» **GOAL OF THE EXERCISE**
Copy the listing below line for line, starting at its first line and ending with the line that has "# so its axis" in it. Add nothing.

» **INFORMATION SUPPLIED**
──────
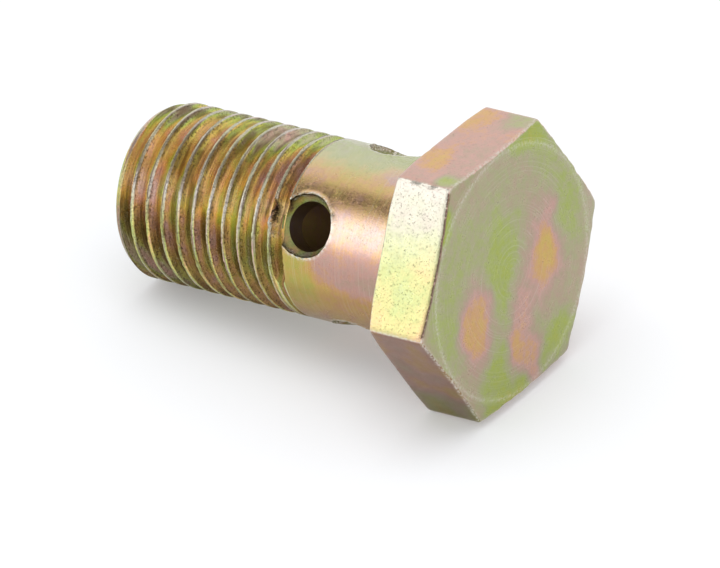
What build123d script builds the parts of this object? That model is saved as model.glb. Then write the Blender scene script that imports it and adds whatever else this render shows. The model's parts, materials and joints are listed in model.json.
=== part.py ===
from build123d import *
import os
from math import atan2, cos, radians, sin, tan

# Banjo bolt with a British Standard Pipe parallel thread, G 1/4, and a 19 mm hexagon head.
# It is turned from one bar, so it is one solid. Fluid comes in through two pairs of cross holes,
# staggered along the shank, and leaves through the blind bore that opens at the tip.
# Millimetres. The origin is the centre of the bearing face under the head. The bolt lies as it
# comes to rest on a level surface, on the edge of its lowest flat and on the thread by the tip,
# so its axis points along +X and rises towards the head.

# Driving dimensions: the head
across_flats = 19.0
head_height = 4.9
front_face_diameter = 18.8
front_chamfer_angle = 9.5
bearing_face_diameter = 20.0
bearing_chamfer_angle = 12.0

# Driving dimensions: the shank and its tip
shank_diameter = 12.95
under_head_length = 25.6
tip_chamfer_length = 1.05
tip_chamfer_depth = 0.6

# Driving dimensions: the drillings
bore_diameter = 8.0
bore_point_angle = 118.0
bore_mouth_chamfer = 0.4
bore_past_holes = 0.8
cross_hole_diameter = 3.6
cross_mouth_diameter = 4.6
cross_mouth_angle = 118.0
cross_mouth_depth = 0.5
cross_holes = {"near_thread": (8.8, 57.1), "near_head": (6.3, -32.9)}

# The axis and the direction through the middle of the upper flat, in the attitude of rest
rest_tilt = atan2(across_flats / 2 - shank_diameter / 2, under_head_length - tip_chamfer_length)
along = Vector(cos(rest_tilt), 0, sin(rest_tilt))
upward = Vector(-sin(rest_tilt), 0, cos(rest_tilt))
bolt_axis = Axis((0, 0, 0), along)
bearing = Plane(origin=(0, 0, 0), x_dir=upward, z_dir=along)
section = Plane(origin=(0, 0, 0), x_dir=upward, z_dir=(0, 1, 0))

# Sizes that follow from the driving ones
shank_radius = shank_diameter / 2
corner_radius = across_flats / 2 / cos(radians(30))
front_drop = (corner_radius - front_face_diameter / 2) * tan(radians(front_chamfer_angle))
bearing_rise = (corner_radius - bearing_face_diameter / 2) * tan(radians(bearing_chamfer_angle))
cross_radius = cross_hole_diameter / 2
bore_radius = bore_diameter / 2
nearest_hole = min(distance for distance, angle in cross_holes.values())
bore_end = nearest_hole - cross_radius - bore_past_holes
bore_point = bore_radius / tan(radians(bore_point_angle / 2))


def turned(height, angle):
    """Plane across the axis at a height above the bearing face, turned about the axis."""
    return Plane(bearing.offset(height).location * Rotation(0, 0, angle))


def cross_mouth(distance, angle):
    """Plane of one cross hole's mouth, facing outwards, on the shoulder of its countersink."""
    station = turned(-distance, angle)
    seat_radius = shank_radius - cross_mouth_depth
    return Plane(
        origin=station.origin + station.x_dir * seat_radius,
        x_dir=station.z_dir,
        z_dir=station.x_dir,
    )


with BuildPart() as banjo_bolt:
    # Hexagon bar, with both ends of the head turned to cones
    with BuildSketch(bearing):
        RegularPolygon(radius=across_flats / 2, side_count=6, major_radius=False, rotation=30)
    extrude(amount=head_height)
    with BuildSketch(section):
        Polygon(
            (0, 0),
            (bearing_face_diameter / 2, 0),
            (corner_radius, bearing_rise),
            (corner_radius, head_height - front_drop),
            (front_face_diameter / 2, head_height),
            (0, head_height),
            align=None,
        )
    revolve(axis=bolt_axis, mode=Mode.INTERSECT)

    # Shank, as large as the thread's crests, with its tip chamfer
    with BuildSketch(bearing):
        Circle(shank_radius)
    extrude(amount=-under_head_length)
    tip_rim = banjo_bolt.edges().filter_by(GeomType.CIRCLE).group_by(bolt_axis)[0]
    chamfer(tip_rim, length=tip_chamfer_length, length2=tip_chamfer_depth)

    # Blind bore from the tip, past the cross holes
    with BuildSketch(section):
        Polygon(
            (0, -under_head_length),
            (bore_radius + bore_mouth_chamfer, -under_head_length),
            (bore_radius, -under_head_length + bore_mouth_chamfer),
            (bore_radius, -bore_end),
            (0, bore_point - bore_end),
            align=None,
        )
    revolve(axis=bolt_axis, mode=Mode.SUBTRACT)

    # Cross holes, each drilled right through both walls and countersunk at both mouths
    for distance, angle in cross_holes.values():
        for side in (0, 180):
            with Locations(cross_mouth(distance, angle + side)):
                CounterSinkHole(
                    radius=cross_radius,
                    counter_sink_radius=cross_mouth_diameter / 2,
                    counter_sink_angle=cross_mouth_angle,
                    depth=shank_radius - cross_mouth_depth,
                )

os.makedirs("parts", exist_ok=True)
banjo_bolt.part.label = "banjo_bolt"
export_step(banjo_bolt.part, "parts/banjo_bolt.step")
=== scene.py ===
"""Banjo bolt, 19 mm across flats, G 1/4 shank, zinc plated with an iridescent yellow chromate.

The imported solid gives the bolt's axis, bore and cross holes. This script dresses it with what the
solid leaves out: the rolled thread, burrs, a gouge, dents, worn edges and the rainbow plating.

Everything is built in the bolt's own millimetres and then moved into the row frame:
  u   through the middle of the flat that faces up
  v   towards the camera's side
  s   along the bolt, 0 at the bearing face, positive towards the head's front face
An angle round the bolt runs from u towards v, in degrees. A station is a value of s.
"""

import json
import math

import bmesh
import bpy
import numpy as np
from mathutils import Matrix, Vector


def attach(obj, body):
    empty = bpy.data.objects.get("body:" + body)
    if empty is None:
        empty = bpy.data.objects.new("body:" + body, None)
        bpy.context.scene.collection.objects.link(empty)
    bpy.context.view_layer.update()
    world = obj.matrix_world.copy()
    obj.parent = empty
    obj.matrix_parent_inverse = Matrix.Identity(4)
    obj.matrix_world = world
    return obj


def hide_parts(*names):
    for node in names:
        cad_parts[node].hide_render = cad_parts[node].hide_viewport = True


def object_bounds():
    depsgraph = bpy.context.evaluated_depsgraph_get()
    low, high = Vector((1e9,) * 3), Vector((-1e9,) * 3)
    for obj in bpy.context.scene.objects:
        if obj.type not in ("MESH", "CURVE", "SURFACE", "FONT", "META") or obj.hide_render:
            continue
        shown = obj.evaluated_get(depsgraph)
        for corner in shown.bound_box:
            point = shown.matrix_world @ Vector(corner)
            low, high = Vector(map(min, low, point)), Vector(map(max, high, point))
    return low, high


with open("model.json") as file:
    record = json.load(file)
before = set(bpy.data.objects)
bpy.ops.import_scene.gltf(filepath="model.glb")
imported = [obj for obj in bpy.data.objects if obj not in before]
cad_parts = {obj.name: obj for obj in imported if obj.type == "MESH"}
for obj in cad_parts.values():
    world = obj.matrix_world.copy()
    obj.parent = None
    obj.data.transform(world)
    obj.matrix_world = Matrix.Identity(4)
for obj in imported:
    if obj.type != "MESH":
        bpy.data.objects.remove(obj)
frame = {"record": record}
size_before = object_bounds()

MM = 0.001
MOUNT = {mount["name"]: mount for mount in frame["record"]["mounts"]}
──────
» **ANSWER FOR THE TASK**
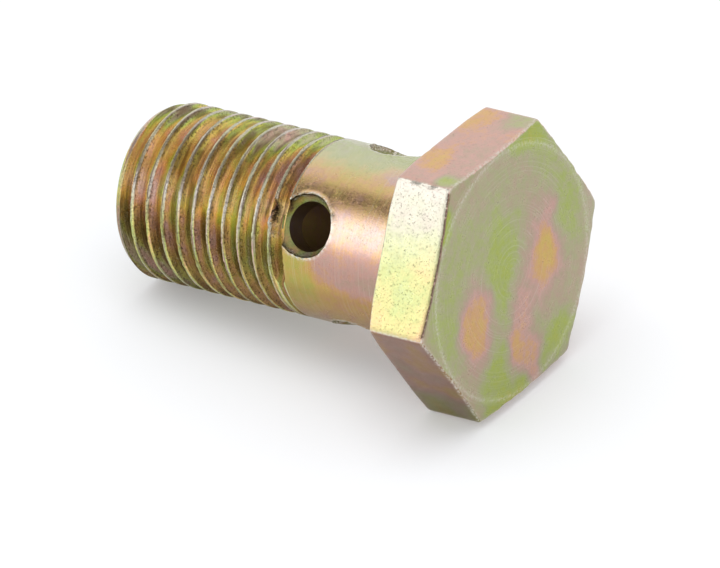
What build123d script builds the parts of this object? That model is saved as model.glb. Then write the Blender scene script that imports it and adds whatever else this render shows. The model's parts, materials and joints are listed in model.json.
=== part.py ===
from build123d import *
import os
from math import atan2, cos, radians, sin, tan

# Banjo bolt with a British Standard Pipe parallel thread, G 1/4, and a 19 mm hexagon head.
# It is turned from one bar, so it is one solid. Fluid comes in through two pairs of cross holes,
# staggered along the shank, and leaves through the blind bore that opens at the tip.
# Millimetres. The origin is the centre of the bearing face under the head. The bolt lies as it
# comes to rest on a level surface, on the edge of its lowest flat and on the thread by the tip,
# so its axis points along +X and rises towards the head.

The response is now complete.